**THE PROBLEM**: Write out exactly the lines that run from the line containing "return base;" through the line containing "before = set(bpy.data.objects)"; both end lines belong to the answer.

-------- PROVIDED MATERIAL

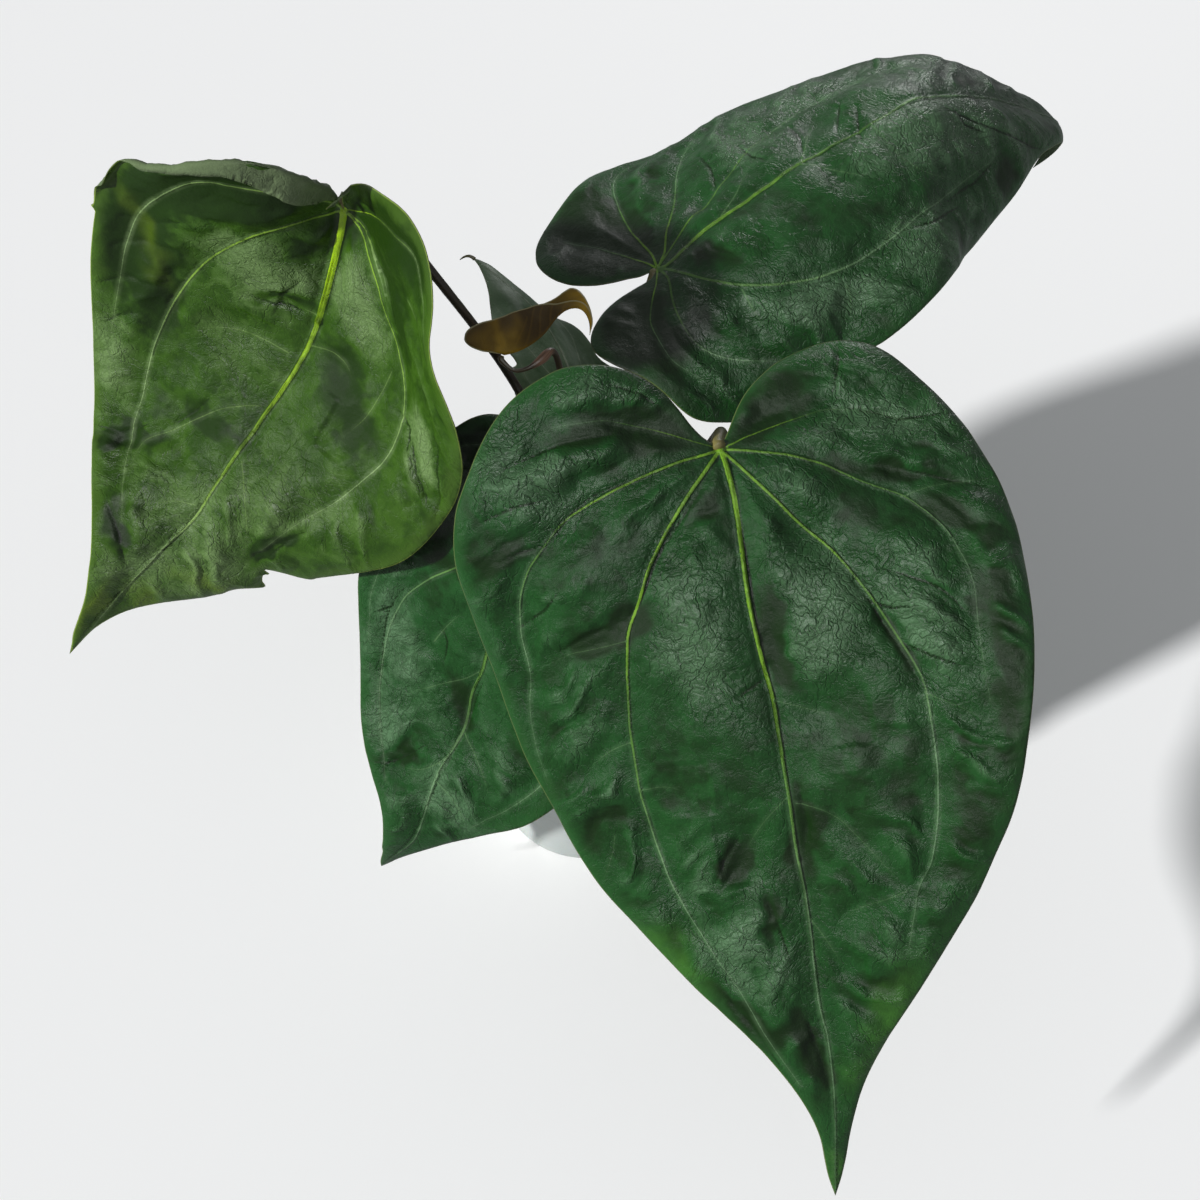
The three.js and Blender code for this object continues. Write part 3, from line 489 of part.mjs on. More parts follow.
// ---- loose pieces on the mix ----
function chunk(seed, size, place, turn) {
  const rnd = seeded(seed);
  const base = mergeVertices((() => { const g = new THREE.IcosahedronGeometry(1, 1); g.deleteAttribute('normal'); g.deleteAttribute('uv'); return g; })(), 1e-4);
  const pos = base.attributes.position;
  for (let i = 0; i < pos.count; i++) {
    const k = 0.86 + 0.22 * rnd();
    pos.setXYZ(i, pos.getX(i) * size[0] * k, pos.getY(i) * size[1] * k, pos.getZ(i) * size[2] * k);
  }
  base.rotateZ(turn);
  base.computeBoundingBox();
  base.translate(place[0], place[1], soilAt(Math.hypot(place[0], place[1]) - size[0]) + GAP - base.boundingBox.min.z + 0.2);
  return base;
}
[
  [11, [8, 5.5, 2.6], [-26, -18], 0.4], [12, [7, 5, 2.2], [14, -29], 1.9], [13, [9, 5, 2.4], [30, 9], 2.6],
  [14, [6.5, 5, 2.4], [-31, 8], 1.1], [15, [7, 4.5, 2.2], [-4, -33], 0.1], [16, [8, 5, 2.4], [12, 32], 2.9],
].forEach(([seed, size, place, turn], i) => add(`bark_${i + 1}`, chunk(seed, size, place, turn), M.bark));
[
  [21, [3.2, 3, 2.4], [29, -13], 0.3], [22, [2.8, 3, 2.2], [-15, 30], 1.2], [23, [3, 2.6, 2.2], [-36, -5], 2.2],
].forEach(([seed, size, place, turn], i) => add(`perlite_${i + 1}`, chunk(seed, size, place, turn), M.perlite));

export default group;
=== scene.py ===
# A potted velvet-leaved anthurium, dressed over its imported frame: leaves with veins and relief,
# stalks, stem, sheaths, roots, potting mix and a moulded plastic pot. Shapes are in millimetres
# here and become metres when a mesh is made.
import math

import bpy
import numpy as np
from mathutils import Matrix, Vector
from mathutils.bvhtree import BVHTree
from mathutils.geometry import delaunay_2d_cdt
from mathutils.kdtree import KDTree


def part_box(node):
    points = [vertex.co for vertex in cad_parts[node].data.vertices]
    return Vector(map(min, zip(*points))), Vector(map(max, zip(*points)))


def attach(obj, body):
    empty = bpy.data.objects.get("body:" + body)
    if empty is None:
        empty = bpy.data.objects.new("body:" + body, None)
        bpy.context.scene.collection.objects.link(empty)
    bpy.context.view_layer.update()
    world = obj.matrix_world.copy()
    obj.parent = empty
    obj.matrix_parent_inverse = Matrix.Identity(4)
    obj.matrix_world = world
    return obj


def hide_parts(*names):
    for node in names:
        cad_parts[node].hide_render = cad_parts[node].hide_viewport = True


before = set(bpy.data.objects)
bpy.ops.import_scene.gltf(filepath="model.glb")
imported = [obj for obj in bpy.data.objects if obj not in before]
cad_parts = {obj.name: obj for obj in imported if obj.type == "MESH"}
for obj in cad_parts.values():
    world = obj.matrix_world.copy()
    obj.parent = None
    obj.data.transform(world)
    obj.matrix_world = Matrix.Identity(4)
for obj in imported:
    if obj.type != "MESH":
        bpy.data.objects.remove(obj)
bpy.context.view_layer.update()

MM = 0.001
scene = bpy.context.scene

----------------

**WRITTEN ANSWER**:
  return base;
}
[
  [11, [8, 5.5, 2.6], [-26, -18], 0.4], [12, [7, 5, 2.2], [14, -29], 1.9], [13, [9, 5, 2.4], [30, 9], 2.6],
  [14, [6.5, 5, 2.4], [-31, 8], 1.1], [15, [7, 4.5, 2.2], [-4, -33], 0.1], [16, [8, 5, 2.4], [12, 32], 2.9],
].forEach(([seed, size, place, turn], i) => add(`bark_${i + 1}`, chunk(seed, size, place, turn), M.bark));
[
  [21, [3.2, 3, 2.4], [29, -13], 0.3], [22, [2.8, 3, 2.2], [-15, 30], 1.2], [23, [3, 2.6, 2.2], [-36, -5], 2.2],
].forEach(([seed, size, place, turn], i) => add(`perlite_${i + 1}`, chunk(seed, size, place, turn), M.perlite));

export default group;
=== scene.py ===
# A potted velvet-leaved anthurium, dressed over its imported frame: leaves with veins and relief,
# stalks, stem, sheaths, roots, potting mix and a moulded plastic pot. Shapes are in millimetres
# here and become metres when a mesh is made.
import math

import bpy
import numpy as np
from mathutils import Matrix, Vector
from mathutils.bvhtree import BVHTree
from mathutils.geometry import delaunay_2d_cdt
from mathutils.kdtree import KDTree


def part_box(node):
    points = [vertex.co for vertex in cad_parts[node].data.vertices]
    return Vector(map(min, zip(*points))), Vector(map(max, zip(*points)))


def attach(obj, body):
    empty = bpy.data.objects.get("body:" + body)
    if empty is None:
        empty = bpy.data.objects.new("body:" + body, None)
        bpy.context.scene.collection.objects.link(empty)
    bpy.context.view_layer.update()
    world = obj.matrix_world.copy()
    obj.parent = empty
    obj.matrix_parent_inverse = Matrix.Identity(4)
    obj.matrix_world = world
    return obj


def hide_parts(*names):
    for node in names:
        cad_parts[node].hide_render = cad_parts[node].hide_viewport = True


before = set(bpy.data.objects)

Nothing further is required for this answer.